Sometimes, M. is over-logical in his analysis. The appearance of Blepyros in his wife's clothes in Women at the Assembly prompts some speculation (310) about why Blepyros has only one cloak; but M.'s point that an average Athenian would see no need to own more than one cloak is as off-target as those who see this as a point about Athenian poverty -- the logic of comedy demands that, as Praxagora has gone off with her husband's clothes, he must appear in hers, and needs no more comment than that.

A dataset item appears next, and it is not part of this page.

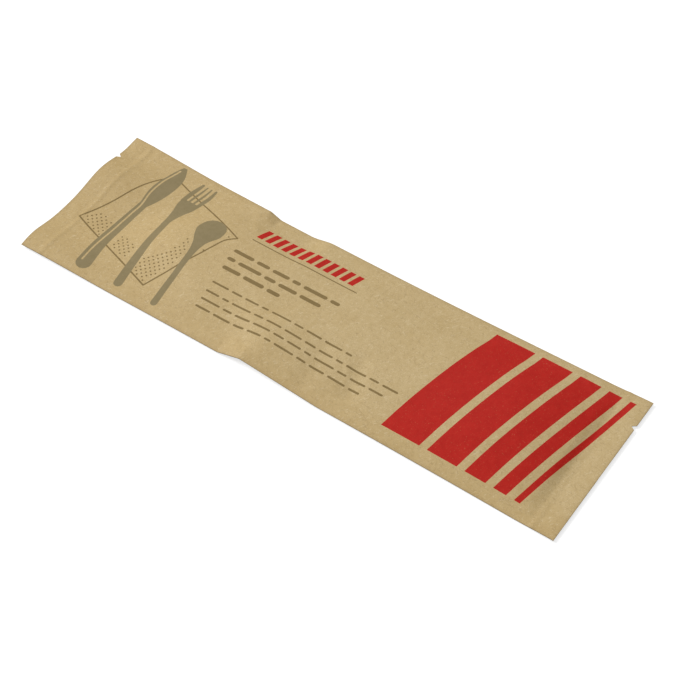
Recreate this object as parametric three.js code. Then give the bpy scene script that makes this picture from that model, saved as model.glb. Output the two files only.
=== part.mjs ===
// Sealed paper sachet that holds a knife, a fork, a coffee spoon and a folded napkin.
// Millimetres, +Z up. Length along X, width along Y, lying on its back with its middle on z = 0.
// The paper is never opened, so the sachet and what it holds are one closed body.

import { BufferGeometry, Float32BufferAttribute, Group, Mesh, MeshStandardMaterial } from 'three';

// Paper
const LENGTH = 250;
const WIDTH = 75;
const WALL = 0.15;
const SEAL = 9.5;

// Tear notches, one in each sealed end, measured down from the far edge
const NOTCH_DEPTH = 1.7;
const NOTCH_WIDTH = 2.4;
const LEFT_NOTCH_DROP = 13;
const RIGHT_NOTCH_DROP = 14.2;

// Fullness over the cutlery: height, run from each seal to full height, roundness of the sides
const FULLNESS = 4.6;
const LEFT_RUN = 72;
const RIGHT_RUN = 23;
const SIDE_POWER = 2.4;

// Long folded edges: how far they hang above the table and how far the filling draws them in
const FAR_EDGE_LIFT = 1.5;
const NEAR_EDGE_LIFT = 0.6;
const FAR_DRAW = 2.8;
const NEAR_DRAW = 0.8;
const FLAT_BACK = 54;

// Sealed ends: the right one lies nearly flat
const RIGHT_END_LIFT = 0.7;
const RIGHT_END_REACH = 18;

// The left end curls up in three waves: at the far corner, above the middle and near the near edge
const CURL_REACH = 50;
const CORNER_CURL_LIFT = 1.6;
const CORNER_CURL_SPREAD = 7.2;
const UPPER_CURL_Y = 13.6;
const UPPER_CURL_LIFT = 3.4;
const UPPER_CURL_SPREAD = 12.9;
const LOWER_CURL_Y = -30.4;
const LOWER_CURL_LIFT = 2;
const LOWER_CURL_SPREAD = 8.9;

// Kink: a crease that lifts the near edge, steep on its left and long on its right
const KINK_X = -15.6;
const KINK_LIFT = 2.15;
const KINK_DRAW = 0.8;
const KINK_STEEP = 10;
const KINK_LONG = 36.5;
const KINK_LEAN = 0.12;
const KINK_REACH = 36;
const KINK_FADE = 24;

// Dent: the far edge drops and is drawn in, and the paper beside it drops with it
const DENT_START = -53;
const DENT_END = -20;
const DENT_STEEP = 10;
const DENT_LONG = 11;
const DENT_DRAW = 0.6;
const DENT_DROP = 1.3;
const DENT_REACH = 24;

// Largest spacing of the facets along and across the sachet
const FACET_X = 4.6;
const FACET_Y = 4.2;

const halfLength = LENGTH / 2;
const halfWidth = WIDTH / 2;

// 0 below 0, 1 above 1, straight between
function ramp(t) {
  return Math.min(1, Math.max(0, t));
}

// The same with rounded corners
function ease(t) {
  const r = ramp(t);
  return r * r * (3 - 2 * r);
}

// 1 on the crease, 0 at the given runs to its left and right
function tent(distance, leftRun, rightRun) {
  return ramp(1 - Math.abs(distance) / (distance < 0 ? leftRun : rightRun));
}

function dent(x) {
  return ease((x - DENT_START) / DENT_STEEP) * ease((DENT_END - x) / DENT_LONG);
}

function kinkAtEdge(x) {
  return tent(x - KINK_X, KINK_STEEP, KINK_LONG);
}

// Plan outline: y of the far (+) and near (-) folded edges at x
function edgeY(x, side) {
  const bow = 1 - (x / halfLength) ** 2;
  if (side > 0) return halfWidth - FAR_DRAW * bow - DENT_DRAW * dent(x);
  return -halfWidth + NEAR_DRAW * bow + KINK_DRAW * kinkAtEdge(x);
}

function wave(distance, lift, spread) {
  return lift * Math.exp(-((distance / spread) ** 2));
}

// Height of the curled left end at y, before it dies away along the sachet
function curl(y) {
  return wave(y - halfWidth, CORNER_CURL_LIFT, CORNER_CURL_SPREAD)
    + wave(y - UPPER_CURL_Y, UPPER_CURL_LIFT, UPPER_CURL_SPREAD)
    + wave(y - LOWER_CURL_Y, LOWER_CURL_LIFT, LOWER_CURL_SPREAD);
}

// 0 over the flat back, 1 at the folded edges
function edgeZone(across) {
  return ease((Math.abs(across) * halfWidth - FLAT_BACK / 2) / (halfWidth - FLAT_BACK / 2));
}

// Underside: flat under the filling, lifted at the folded edges and at both ends
function backHeight(x, y, across) {
  const bow = 1 - (x / halfLength) ** 4;
  const farLift = FAR_EDGE_LIFT * bow - DENT_DROP * dent(x);
  const nearLift = NEAR_EDGE_LIFT * bow + KINK_LIFT * kinkAtEdge(x);
  const leftEnd = curl(y) * ease((CURL_REACH - halfLength - x) / CURL_REACH);
  const rightEnd = RIGHT_END_LIFT * ease((x - halfLength + RIGHT_END_REACH) / RIGHT_END_REACH);
  return (across > 0 ? farLift : nearLift) * edgeZone(across) + leftEnd + rightEnd;
}

// Space between the two sheets
function filling(x, y, across) {
  const leftRise = ease((x + halfLength - SEAL) / LEFT_RUN);
  const rightRise = 1 - (1 - ramp((halfLength - SEAL - x) / RIGHT_RUN)) ** 2;
  const sides = 1 - Math.abs(across) ** SIDE_POWER;
  const inside = 1 - edgeZone(across);
  const dip = DENT_DROP * dent(x) * ease((y - halfWidth + DENT_REACH) / DENT_REACH) * inside;
  const crease = tent(x - KINK_X - KINK_LEAN * (y + halfWidth), KINK_STEEP, KINK_LONG);
  const fade = ease((KINK_REACH - halfWidth - y) / KINK_FADE);
  const kink = KINK_LIFT * crease * fade * (across < 0 ? inside : 1);
  return Math.max(0, FULLNESS * leftRise * rightRise * sides - dip + kink);
}

// Stops in order, with even steps between them no longer than the facet size
function stations(stops, facet) {
  const sorted = [...stops].sort((a, b) => a - b).filter((s, i, all) => i === 0 || s - all[i - 1] > 1e-6);
  const result = [sorted[0]];
  for (let i = 1; i < sorted.length; i += 1) {
    const span = sorted[i] - sorted[i - 1];
    const steps = Math.ceil(span / facet);
    for (let k = 1; k <= steps; k += 1) result.push(sorted[i - 1] + (span * k) / steps);
  }
  return result;
}

const leftNotchY = halfWidth - LEFT_NOTCH_DROP;
const rightNotchY = halfWidth - RIGHT_NOTCH_DROP;

const columns = stations([
  -halfLength, -halfLength + 2 * NOTCH_DEPTH, -halfLength + SEAL,
  DENT_START, DENT_START + DENT_STEEP, DENT_END - DENT_LONG, DENT_END,
  KINK_X - KINK_STEEP, KINK_X, KINK_X + KINK_LONG,
  halfLength - SEAL, halfLength - 2 * NOTCH_DEPTH, halfLength,
], FACET_X);

const rows = stations([
  -halfWidth, -FLAT_BACK / 2, FLAT_BACK / 2, halfWidth,
  leftNotchY - NOTCH_WIDTH / 2, leftNotchY, leftNotchY + NOTCH_WIDTH / 2,
  rightNotchY - NOTCH_WIDTH / 2, rightNotchY, rightNotchY + NOTCH_WIDTH / 2,
], FACET_Y);

// How far a notch pushes the end of the sheet inward on this row
function notchBite(column, row) {
  if (column === 0) return NOTCH_DEPTH * tent(row - leftNotchY, NOTCH_WIDTH / 2, NOTCH_WIDTH / 2);
  if (column === columns.length - 1) {
    return -NOTCH_DEPTH * tent(row - rightNotchY, NOTCH_WIDTH / 2, NOTCH_WIDTH / 2);
  }
  return 0;
}

// Upper and lower points of every grid crossing, upper first
function sachetPoints() {
  const points = [];
  columns.forEach((station, column) => {
    rows.forEach((row) => {
      const x = station + notchBite(column, row);
      const across = row / halfWidth;
      const y = Math.abs(across) * edgeY(x, across);
      const back = backHeight(x, y, across);
      points.push(x, y, back + 2 * WALL + filling(x, y, across));
      points.push(x, y, back);
    });
  });
  return points;
}

// Faces of the upper sheet, the underside and the rim that joins them
function sachetFaces() {
  const faces = [];
  const upper = (column, row) => 2 * (column * rows.length + row);
  const lower = (column, row) => upper(column, row) + 1;
  const quad = (a, b, c, d) => faces.push(a, b, c, a, c, d);
  const lastColumn = columns.length - 1;
  const lastRow = rows.length - 1;
  for (let i = 0; i < lastColumn; i += 1) {
    for (let j = 0; j < lastRow; j += 1) {
      quad(upper(i, j), upper(i + 1, j), upper(i + 1, j + 1), upper(i, j + 1));
      quad(lower(i, j), lower(i, j + 1), lower(i + 1, j + 1), lower(i + 1, j));
    }
    quad(lower(i, 0), lower(i + 1, 0), upper(i + 1, 0), upper(i, 0));
    quad(lower(i + 1, lastRow), lower(i, lastRow), upper(i, lastRow), upper(i + 1, lastRow));
  }
  for (let j = 0; j < lastRow; j += 1) {
    quad(lower(0, j + 1), lower(0, j), upper(0, j), upper(0, j + 1));
    quad(lower(lastColumn, j), lower(lastColumn, j + 1), upper(lastColumn, j + 1), upper(lastColumn, j));
  }
  return faces;
}

function makeSachet() {
  const geometry = new BufferGeometry();
  geometry.setAttribute('position', new Float32BufferAttribute(sachetPoints(), 3));
  geometry.setIndex(sachetFaces());
  geometry.computeVertexNormals();
  const kraftPaper = new MeshStandardMaterial({ color: 0xbda67b, roughness: 0.85, metalness: 0 });
  const sachet = new Mesh(geometry, kraftPaper);
  sachet.name = 'cutlery_sachet';
  return sachet;
}

const sachetSet = new Group();
sachetSet.add(makeSachet());

export default sachetSet;
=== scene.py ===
import math

import bpy
import numpy as np
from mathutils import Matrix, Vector, kdtree, noise
from mathutils.geometry import delaunay_2d_cdt


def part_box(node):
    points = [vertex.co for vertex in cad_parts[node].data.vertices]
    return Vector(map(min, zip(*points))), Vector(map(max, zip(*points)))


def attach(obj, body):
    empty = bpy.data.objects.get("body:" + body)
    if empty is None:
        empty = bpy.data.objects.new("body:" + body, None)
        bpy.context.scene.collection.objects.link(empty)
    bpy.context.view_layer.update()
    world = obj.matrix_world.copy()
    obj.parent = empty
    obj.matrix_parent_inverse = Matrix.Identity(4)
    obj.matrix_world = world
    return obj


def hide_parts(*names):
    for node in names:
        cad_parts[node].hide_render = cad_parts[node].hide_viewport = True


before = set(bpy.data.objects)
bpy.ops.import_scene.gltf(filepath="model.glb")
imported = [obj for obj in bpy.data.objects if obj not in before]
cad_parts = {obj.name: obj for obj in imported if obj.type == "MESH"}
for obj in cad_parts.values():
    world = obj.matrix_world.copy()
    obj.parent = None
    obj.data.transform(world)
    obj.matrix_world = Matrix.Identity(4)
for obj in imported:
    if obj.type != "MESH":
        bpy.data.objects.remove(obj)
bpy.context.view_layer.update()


# Print on the paper
# Inks laid on the flat web before it is folded: a grey knife, fork and spoon on a napkin, brown bars
# and red slanted stripes. Places are in millimetres on the front, x along it and y across it.

BARE, GREY, BROWN, RED = range(4)
CAP_STEPS = 8

NAPKIN_LINE = 0.7
NAPKIN_LEFT = (-116.5, -11.2)
NAPKIN_TOP = (-96.5, 29.4)
NAPKIN_RIGHT = (-52.7, 13.9)
NAPKIN_FOOT = (-70, -27.3)

SHINE_WIDTH = 0.75

# Fork: each tine's place from the middle and its width, then how the tines lean, draw in, bow and thin
FORK_X = -82.1
PALM_LEAN = 0.07
SLOT_Y = 21.1
TINES = ((-3.7, 2.1), (-1.2, 1.05), (1.05, 1.05), (3.55, 1.8))
TINE_LENGTH = 11.4
TINE_ROOT = 1
TINE_LEAN = 0.12
TIP_PLACE = 0.94
TINE_BOW = 0.1
TINE_TAPER = (1, 1.05, 0.6)

STRIPE_WIDTHS = (17, 13, 9, 5.5, 2.5)
STRIPE_GAP = 3.4
STRIPE_START = 46.5
STRIPE_FOOT = -31
STRIPE_TOP = 33.5
STRIPE_LEAN = 0.2

# A band of short stripes, with a thin rule under it
BAND_START = -47.5
BAND_END = 3.2
BAND_FOOT = 20.6
BAND_TOP = 28
BAND_BAR = 2.6
BAND_GAP = 1.45
RULE_Y = 18
RULE_HEIGHT = 0.6

# Rows of bars: y, left and right end of each row. The lengths come round again, and grow with the
# height of the bars.
BAR_LENGTHS = (8.2, 5.1, 6.6, 3.2, 9.3, 4.4, 7.2)
BAR_GROWTH = 0.3
BAR_GAP = 1.6
HEADING_BAR = 1.9
HEADING_ROWS = ((7.6, -49.8, 1.8), (2.4, -49.6, -2.2), (-2.7, -48.4, -20.4))
LIGHT_BAR = 0.95
LIGHT_ROWS = ((-11.4, -47, 20.2), (-16.3, -46.6, 44.6), (-20.4, -46, 40.2), (-24.4, -45.8, 33.8))


def smooth_line(points, steps=8):
    """A smooth line through a few points."""
    points = np.array(points, dtype=float)
    padded = np.vstack([2 * points[0] - points[1], points, 2 * points[-1] - points[-2]])
    line = []
    for a, b, c, d in zip(padded, padded[1:], padded[2:], padded[3:]):
        for t in np.arange(steps) / steps:
            bend = (2 * a - 5 * b + 4 * c - d) * t**2 + (3 * b - a - 3 * c + d) * t**3
            line.append(b + ((c - a) * t + bend) / 2)
    return np.array([*line, points[-1]])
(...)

Finally, there is M.'s central thesis; that Aristophanes had an agenda in these plays, and that, to a degree, it is possible to reconstruct what this agenda was. But can this be so confidently asserted? Does Saturday Night Live have a particular agenda, or Spitting Image? Political satire tends to attack the pretensions and hypocrisies of those in power; it does not necessarily have a programme of its own to replace the status quo. Aristophanes appears to give advice, but is he being ironic, as Heath has argued? Do we know enough to say? Nor can one necessarily infer that a satirical attack implies disapproval of the target satirized; the late Peter Cook early in his career produced a scathing parody of the then British Prime Minister, Harold Macmillan, yet by his own admission was a Macmillan fan. With Aristophanes we have the satire, but in many case we do not have any more information about what is being satirized; try reading Doonesbury without knowing anything about American politics.
I do not wish to put anyone off acquiring this book; there is much that is solid scholarship, and I can find nothing to disagree with in, for instance, the treatment of Birds. Certainly, if one requires a single introduction to all the surviving plays of Aristophanes, longer than a brief pamphlet, but less detailed than a full commentary, this is as good as any, and better than most. But it should, as said, be read with caution, and M.'s conclusions should always be questioned. In the end, we have to admit that we do not know as much about Attic Old Comedy as we thought we did.